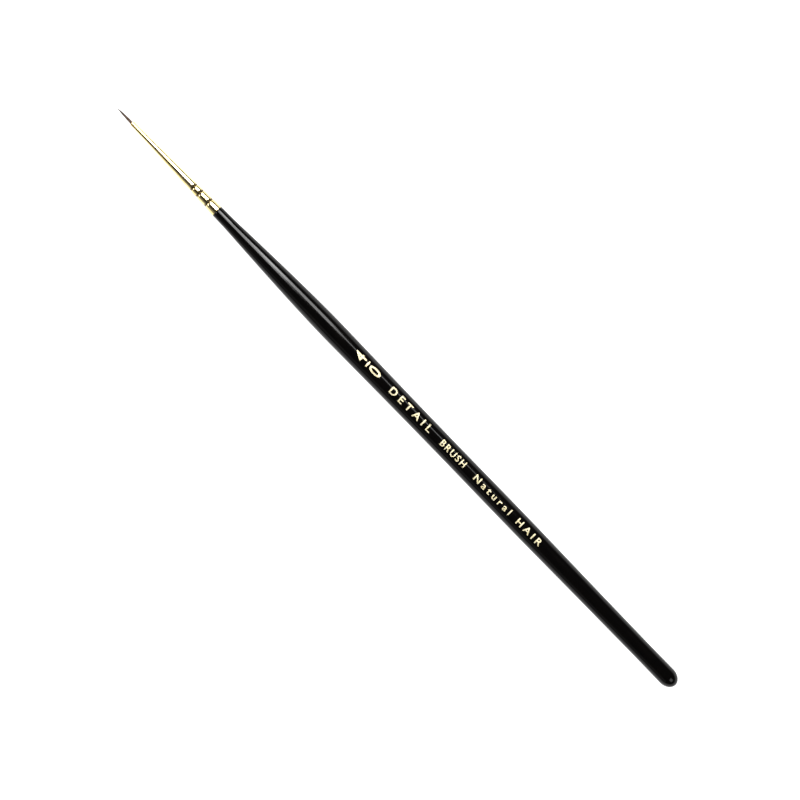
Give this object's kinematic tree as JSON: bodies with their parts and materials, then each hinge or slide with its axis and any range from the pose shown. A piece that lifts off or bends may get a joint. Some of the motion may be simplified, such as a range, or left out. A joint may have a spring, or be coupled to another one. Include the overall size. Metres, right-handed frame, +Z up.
{
  "type": "fine detail brush",
  "caption": "Slim round detail brush lying flat: black lacquered wooden handle, crimped gilt brass ferrule and a short pointed tuft of sable hairs that bends and springs back.",
  "frame": {"origin": "on the surface that the brush lies on, under the middle of its length", "axes": "+X along the brush from the hair tip to the butt, +Z up, +Y across the brush"},
  "size_m": [0.172, 0.0048, 0.0049],
  "materials": {
    "black_lacquer": "gloss black lacquer on turned birch",
    "gilt_brass": "gold-plated seamless brass, polished",
    "cement": "set cement, pale amber",
    "resin": "clear amber setting resin",
    "thread": "twisted off-white binding thread",
    "sable_hair": "reddish-brown sable hair with a natural sheen, darker towards the tips"
  },
  "bodies": {
    "brush": {"handle": "black_lacquer", "handle_cement": "cement", "ferrule": "gilt_brass", "setting_resin": "resin", "binding_thread": "thread", "hair_roots": "sable_hair"},
    "tuft": {"hair_middle": "sable_hair", "hair_inner_01": "sable_hair", "hair_inner_02": "sable_hair", "hair_inner_03": "sable_hair", "hair_inner_04": "sable_hair", "hair_inner_05": "sable_hair", "hair_inner_06": "sable_hair", "hair_second_01": "sable_hair", "hair_second_02": "sable_hair", "hair_second_03": "sable_hair", "hair_second_04": "sable_hair", "hair_second_05": "sable_hair", "hair_second_06": "sable_hair", "hair_second_07": "sable_hair", "hair_second_08": "sable_hair", "hair_second_09": "sable_hair", "hair_second_10": "sable_hair", "hair_second_11": "sable_hair", "hair_second_12": "sable_hair", "hair_outer_01": "sable_hair", "hair_outer_02": "sable_hair", "hair_outer_03": "sable_hair", "hair_outer_04": "sable_hair", "hair_outer_05": "sable_hair", "hair_outer_06": "sable_hair", "hair_outer_07": "sable_hair", "hair_outer_08": "sable_hair", "hair_outer_09": "sable_hair", "hair_outer_10": "sable_hair", "hair_outer_11": "sable_hair", "hair_outer_12": "sable_hair", "hair_outer_13": "sable_hair", "hair_outer_14": "sable_hair", "hair_outer_15": "sable_hair", "hair_outer_16": "sable_hair", "hair_outer_17": "sable_hair", "hair_outer_18": "sable_hair"}
  },
  "joints": [
    {"name": "tuft_bend", "type": "hinge", "parent": "brush", "child": "tuft", "pos_m": [-0.0813, 0, 0.00243], "axis": [0, 0, 1], "range_deg": [-45, 45], "stiffness_Nm_per_rad": 0.00006, "deforming": ["hair_middle", "hair_inner_01", "hair_inner_02", "hair_inner_03", "hair_inner_04", "hair_inner_05", "hair_inner_06", "hair_second_01", "hair_second_02", "hair_second_03", "hair_second_04", "hair_second_05", "hair_second_06", "hair_second_07", "hair_second_08", "hair_second_09", "hair_second_10", "hair_second_11", "hair_second_12", "hair_outer_01", "hair_outer_02", "hair_outer_03", "hair_outer_04", "hair_outer_05", "hair_outer_06", "hair_outer_07", "hair_outer_08", "hair_outer_09", "hair_outer_10", "hair_outer_11", "hair_outer_12", "hair_outer_13", "hair_outer_14", "hair_outer_15", "hair_outer_16", "hair_outer_17", "hair_outer_18"]}
  ]
}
+===+
Please restate the whole listing word for word.

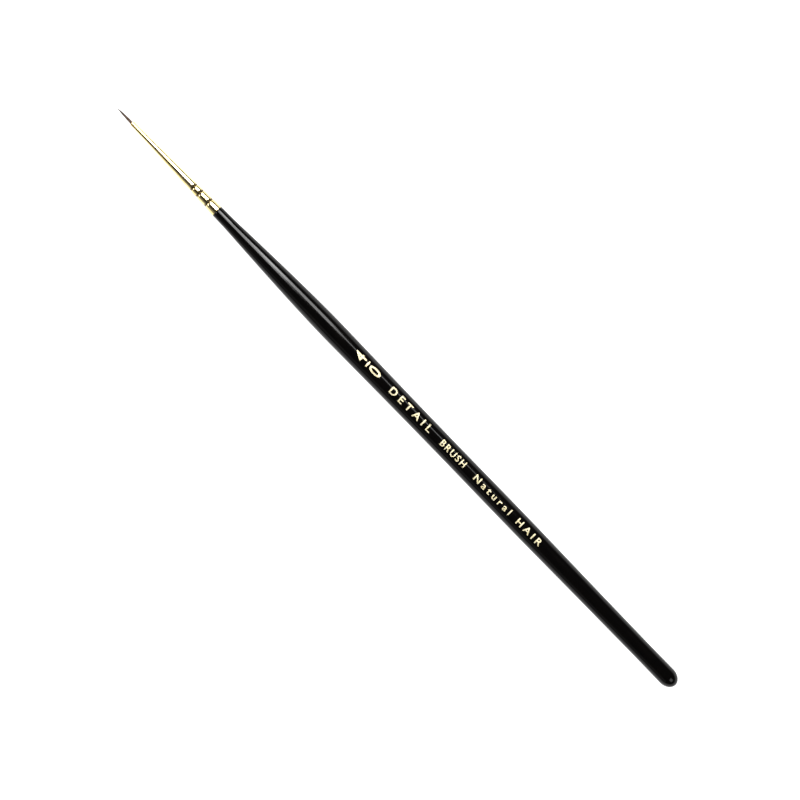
Give this object's kinematic tree as JSON: bodies with their parts and materials, then each hinge or slide with its axis and any range from the pose shown. A piece that lifts off or bends may get a joint. Some of the motion may be simplified, such as a range, or left out. A joint may have a spring, or be coupled to another one. Include the overall size. Metres, right-handed frame, +Z up.
{
  "type": "fine detail brush",
  "caption": "Slim round detail brush lying flat: black lacquered wooden handle, crimped gilt brass ferrule and a short pointed tuft of sable hairs that bends and springs back.",
  "frame": {"origin": "on the surface that the brush lies on, under the middle of its length", "axes": "+X along the brush from the hair tip to the butt, +Z up, +Y across the brush"},
  "size_m": [0.172, 0.0048, 0.0049],
  "materials": {
    "black_lacquer": "gloss black lacquer on turned birch",
    "gilt_brass": "gold-plated seamless brass, polished",
    "cement": "set cement, pale amber",
    "resin": "clear amber setting resin",
    "thread": "twisted off-white binding thread",
    "sable_hair": "reddish-brown sable hair with a natural sheen, darker towards the tips"
  },
  "bodies": {
    "brush": {"handle": "black_lacquer", "handle_cement": "cement", "ferrule": "gilt_brass", "setting_resin": "resin", "binding_thread": "thread", "hair_roots": "sable_hair"},
    "tuft": {"hair_middle": "sable_hair", "hair_inner_01": "sable_hair", "hair_inner_02": "sable_hair", "hair_inner_03": "sable_hair", "hair_inner_04": "sable_hair", "hair_inner_05": "sable_hair", "hair_inner_06": "sable_hair", "hair_second_01": "sable_hair", "hair_second_02": "sable_hair", "hair_second_03": "sable_hair", "hair_second_04": "sable_hair", "hair_second_05": "sable_hair", "hair_second_06": "sable_hair", "hair_second_07": "sable_hair", "hair_second_08": "sable_hair", "hair_second_09": "sable_hair", "hair_second_10": "sable_hair", "hair_second_11": "sable_hair", "hair_second_12": "sable_hair", "hair_outer_01": "sable_hair", "hair_outer_02": "sable_hair", "hair_outer_03": "sable_hair", "hair_outer_04": "sable_hair", "hair_outer_05": "sable_hair", "hair_outer_06": "sable_hair", "hair_outer_07": "sable_hair", "hair_outer_08": "sable_hair", "hair_outer_09": "sable_hair", "hair_outer_10": "sable_hair", "hair_outer_11": "sable_hair", "hair_outer_12": "sable_hair", "hair_outer_13": "sable_hair", "hair_outer_14": "sable_hair", "hair_outer_15": "sable_hair", "hair_outer_16": "sable_hair", "hair_outer_17": "sable_hair", "hair_outer_18": "sable_hair"}
  },
  "joints": [
    {"name": "tuft_bend", "type": "hinge", "parent": "brush", "child": "tuft", "pos_m": [-0.0813, 0, 0.00243], "axis": [0, 0, 1], "range_deg": [-45, 45], "stiffness_Nm_per_rad": 0.00006, "deforming": ["hair_middle", "hair_inner_01", "hair_inner_02", "hair_inner_03", "hair_inner_04", "hair_inner_05", "hair_inner_06", "hair_second_01", "hair_second_02", "hair_second_03", "hair_second_04", "hair_second_05", "hair_second_06", "hair_second_07", "hair_second_08", "hair_second_09", "hair_second_10", "hair_second_11", "hair_second_12", "hair_outer_01", "hair_outer_02", "hair_outer_03", "hair_outer_04", "hair_outer_05", "hair_outer_06", "hair_outer_07", "hair_outer_08", "hair_outer_09", "hair_outer_10", "hair_outer_11", "hair_outer_12", "hair_outer_13", "hair_outer_14", "hair_outer_15", "hair_outer_16", "hair_outer_17", "hair_outer_18"]}
  ]
}